CapabilityProviderStatus
smstwilio (likely)TBD when provider ships
videodaily_co (likely)TBD when provider ships
ai.textanthropic (likely)TBD when provider ships
paymentstripe / netopia / euplatescTBD when provider ships

What to do when something goes wrong

SymptomLikely causeMitigation
Healthcheck shows status='error' immediately after rotation.New credentials rejected by the provider, or the encryption blob was mangled in transit.PATCH back to the old credentials (kept in your password manager during the cutover window). Then debug the new credentials against the provider directly (aws ses get-send-quota, etc.) before retrying.
Some instances pass healthcheck, others fail.Partial rotation — one instance still has stale cache.Invalidate is per-instance; can't be fanned out remotely. Wait out the TTL or restart the failing instance.
Console PATCH succeeds but resolver still returns the old impl after >5 min.Cache TTL was overridden via Options.CacheTTL to a longer value, or cmd/api/main.go mis-wired the resolver.Check the resolver wiring in cmd/api/main.go for providers.Options{CacheTTL: ...}. If a longer TTL is intentional, wait it out; otherwise fix the wiring.

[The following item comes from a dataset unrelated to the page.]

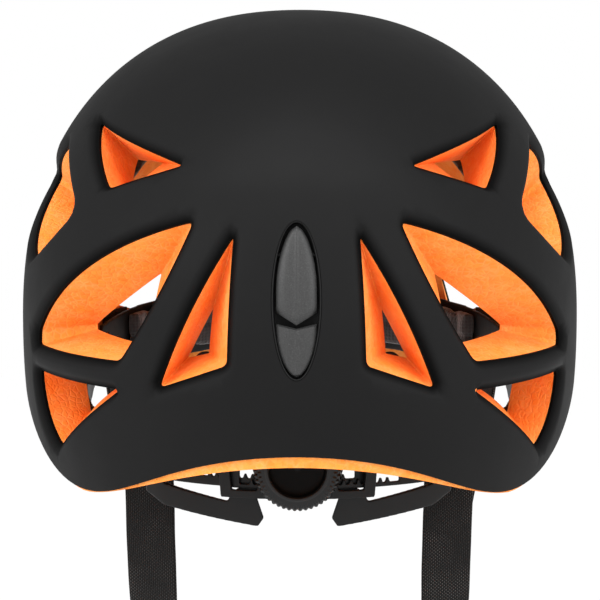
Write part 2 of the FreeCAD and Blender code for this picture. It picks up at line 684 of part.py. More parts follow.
def housing_screws():
    """Two screws that clamp the frame to the housing, beside the pinion."""
    frame_r, _, _, plate_r = layer_radii()
    shapes, holes = [], []
    for x in (-BLOCK_HALF + 2.6, BLOCK_HALF - 2.6):
        z = BAND_Z + BAND_HALF + 0.3 + 2.2
        y0, y1 = RING_Y - frame_r + 2.6, RING_Y - plate_r - 0.9
        shapes.append(rod(1.9, (x, y0, z), (x, y0 - 1.3, z)).fuse(rod(1.0, (x, y0 - 1.3, z), (x, y1, z))))
        holes.append(rod(1.02, (x, y0 + 3, z), (x, y1 - 0.05, z)))
        holes.append(rod(2.0, (x, y0 + 3, z), (x, y0 - 1.32, z)))
    return shapes, holes


def housing():
    """Rear half of the dial housing: plate, top and bottom walls, the bar and the two hangers."""
    frame_r, _, _, plate_r = layer_radii()
    top, low = BAND_Z + BAND_HALF + 0.3, BAND_Z - BAND_HALF - 0.3
    plate = layer(plate_r, plate_r + PLATE_WALL).common(from_behind(
        across_block(low - BAR_THICK, top + BLOCK_LIP)))
    walls = layer(frame_r + FRAME_WALL + 0.05, plate_r + 0.2).common(fused([
        from_behind(across_block(top, top + BLOCK_LIP)),
        from_behind(across_block(low - BAR_THICK, low))]))
    bar = layer(plate_r, plate_r + PLATE_WALL).common(from_behind(
        [(-EAR_X, low - BAR_THICK), (EAR_X, low - BAR_THICK), (EAR_X, low), (-EAR_X, low)]))
    middle_r = plate_r + PLATE_WALL / 2
    hangers = []
    for side in (-1, 1):
        knee_x = EAR_X + 1.5
        ear_y = on_circle(middle_r, EAR_X)
        path = [(EAR_X - 0.3, ear_y, low - BAR_THICK), (EAR_X, ear_y, low),
                (knee_x, on_circle(middle_r, knee_x) - 0.6, top - 2), HANGER_TOP]
        sections = []
        for x, y, z in path:
            c = Vector(side * x, y, z)
            out = Vector(side * x, y - RING_Y, 0).normalize()
            a, o = Vector(-out.y, out.x, 0) * (HANGER_WIDTH / 2), out * (PLATE_WALL / 2)
            sections.append(Part.makePolygon([c - a - o, c + a - o, c + a + o, c - a + o, c - a - o]))
        hangers.append(Part.makeLoft(sections, True, True))
        x, y, z = HANGER_TOP
        wall_y = -cavity()[1] * sqrt(1 - (x / cavity()[0]) ** 2)
        hangers.append(rod(4.2, (side * x, y + 0.9, z), (side * x, y - 0.9, z)))
        hangers.append(rod(2.2, (side * x, y - 0.8, z), (side * x, wall_y + 2.0, z)))
    plate_y = RING_Y - plate_r
    shaft_hole = rod(SHAFT_R + RUNNING_GAP, (0, plate_y + 2, BAND_Z), (0, plate_y - 4, BAND_Z))
    return fused([plate, walls, bar] + hangers).cut(Part.Compound([shaft_hole] + housing_screws()[1]))


def nape_frame():
    """Head-side half: a plate behind the bands, and the two wings that cup the nape."""
    frame_r, left_r, _, _ = layer_radii()
    top, low = BAND_Z + BAND_HALF + 0.3, BAND_Z - BAND_HALF - 0.3
    wall = layer(frame_r, frame_r + FRAME_WALL)
    block = from_behind(across_block(low - BAR_THICK, top + BLOCK_LIP))
    wing_r = from_behind(WING)
    wing_l = from_behind([(-x, z) for x, z in WING])
    screw_head = rod(3.2, (0, RING_Y, BAND_Z), (0, RING_Y - left_r, BAND_Z))
    body = wall.common(fused([block, wing_r, wing_l]))
    return body.cut(Part.Compound([screw_head] + housing_screws()[1]))


def nape_pad():
    frame_r = layer_radii()[0]
    outline_x_z = [(-17, -46), (17, -46), (19, -34), (-19, -34)]
    pad = layer(frame_r - 3.4, frame_r - 0.2).common(from_behind(outline_x_z))
    clear = rod(4.2, (0, RING_Y, BAND_Z), (0, RING_Y - frame_r, BAND_Z))
    return pad.cut(clear)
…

White-label override row is broken; calls fail 502 instead of falling back to platform default.Locked behavior — fail-loud on broken per-org override (see foundation 1C.2 → Locked decisions).Either repair the override row (PATCH with valid credentials), or set its status='inactive' via Console to remove it from resolution. The resolver will then resolve to the platform default.
Healthcheck row last_error_at is hours old and status='active'.Healthcheck cron isn't running, or it's running but skipping this row.Verify the cron schedule (5 min staging / 1 min prod). Manually run cmd/check-providers and confirm the row's last_health_check_at updates.